Repeat everything in the material exactly.
## START
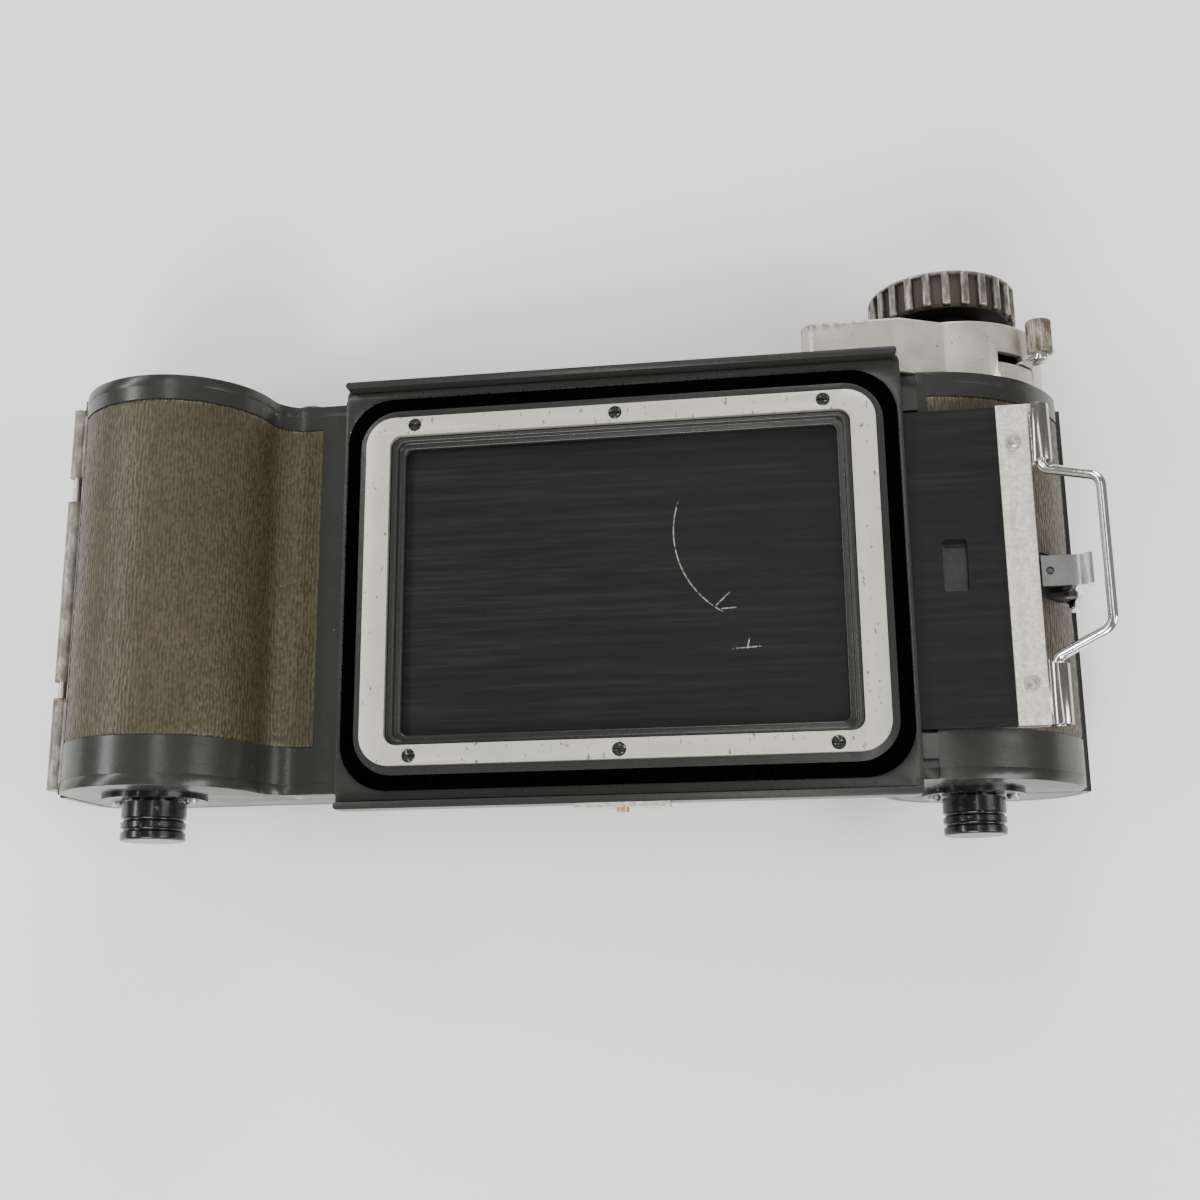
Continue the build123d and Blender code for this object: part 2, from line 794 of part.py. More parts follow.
def slide_rivets():
    top_z = slide_top_z + handle_sheet
    low_z = slide_top_z - slide_thick - handle_sheet
    rivets = []
    for side in (-1, 1):
        shank = plate(Circle(slide_rivet_shank), low_z, top_z)
        head = plate(Circle(slide_rivet_radius), top_z, top_z + slide_rivet_head)
        head = fillet(head.edges().group_by(Axis.Z)[-1], slide_rivet_round)
        foot = plate(Circle(slide_rivet_radius), low_z - slide_rivet_round, low_z)
        rivets.append(Pos(slide_rivet_x, side * slide_rivet_y, 0) * (shank + head + foot))
    return joined(rivets)


def slide_bail():
    end_y = slide_half_y - bail_end_gap
    path = FilletPolyline((0, -end_y), (0, -bail_foot_y), (bail_reach, -bail_bar_half),
                          (bail_reach, bail_bar_half), (0, bail_foot_y), (0, end_y), radius=[2, 3, 3, 2])
    profile = Plane(origin=path @ 0, z_dir=path % 0) * Circle(bail_wire)
    wire = sweep(profile, path=path)
    return Pos(tube_axis_x, 0, tube_axis_z()) * Rot(0, -bail_rise, 0) * wire


# ---- Back cover ----

def cover_shell():
    shell = slab(closed_face(cover_line(0), cover_line(cover_wall)), -end_half_y, end_half_y)
    shell -= cover_leather_block()
    notch_z = seam_z - seam_gap - 3.6
    return shell - block(cover_right_x - cover_wall - 1, cover_right_x + 1, -latch_half_y - 0.6, latch_half_y + 0.6,
                         notch_z, seam_z + 1)


def cover_leather_block():
    return block(cover_left_x + cover_corner + 4, cover_step_x - cover_step_corner - 3, -end_half_y + 4,
                 end_half_y - 4, cover_flat_z, cover_flat_z + leather_thick)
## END
_Problem solution_:
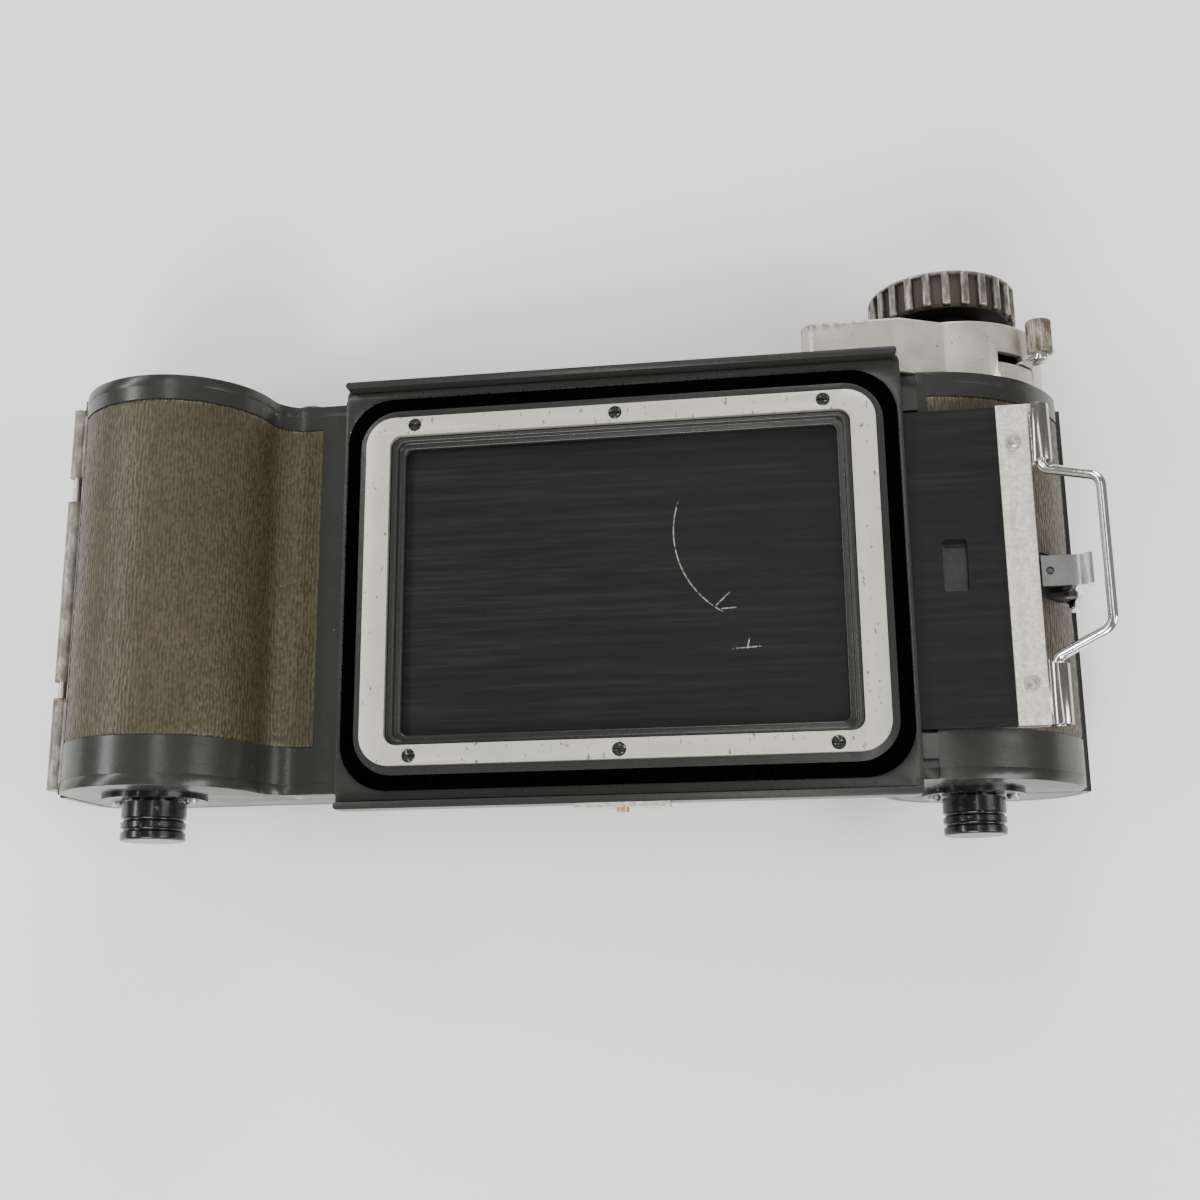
Continue the build123d and Blender code for this object: part 2, from line 794 of part.py. More parts follow.
def slide_rivets():
    top_z = slide_top_z + handle_sheet
    low_z = slide_top_z - slide_thick - handle_sheet
    rivets = []
    for side in (-1, 1):
        shank = plate(Circle(slide_rivet_shank), low_z, top_z)
        head = plate(Circle(slide_rivet_radius), top_z, top_z + slide_rivet_head)
        head = fillet(head.edges().group_by(Axis.Z)[-1], slide_rivet_round)
        foot = plate(Circle(slide_rivet_radius), low_z - slide_rivet_round, low_z)
        rivets.append(Pos(slide_rivet_x, side * slide_rivet_y, 0) * (shank + head + foot))
    return joined(rivets)


def slide_bail():
    end_y = slide_half_y - bail_end_gap
    path = FilletPolyline((0, -end_y), (0, -bail_foot_y), (bail_reach, -bail_bar_half),
                          (bail_reach, bail_bar_half), (0, bail_foot_y), (0, end_y), radius=[2, 3, 3, 2])
    profile = Plane(origin=path @ 0, z_dir=path % 0) * Circle(bail_wire)
    wire = sweep(profile, path=path)
    return Pos(tube_axis_x, 0, tube_axis_z()) * Rot(0, -bail_rise, 0) * wire


# ---- Back cover ----

def cover_shell():
    shell = slab(closed_face(cover_line(0), cover_line(cover_wall)), -end_half_y, end_half_y)
    shell -= cover_leather_block()
    notch_z = seam_z - seam_gap - 3.6
    return shell - block(cover_right_x - cover_wall - 1, cover_right_x + 1, -latch_half_y - 0.6, latch_half_y + 0.6,
                         notch_z, seam_z + 1)


def cover_leather_block():
    return block(cover_left_x + cover_corner + 4, cover_step_x - cover_step_corner - 3, -end_half_y + 4,
                 end_half_y - 4, cover_flat_z, cover_flat_z + leather_thick)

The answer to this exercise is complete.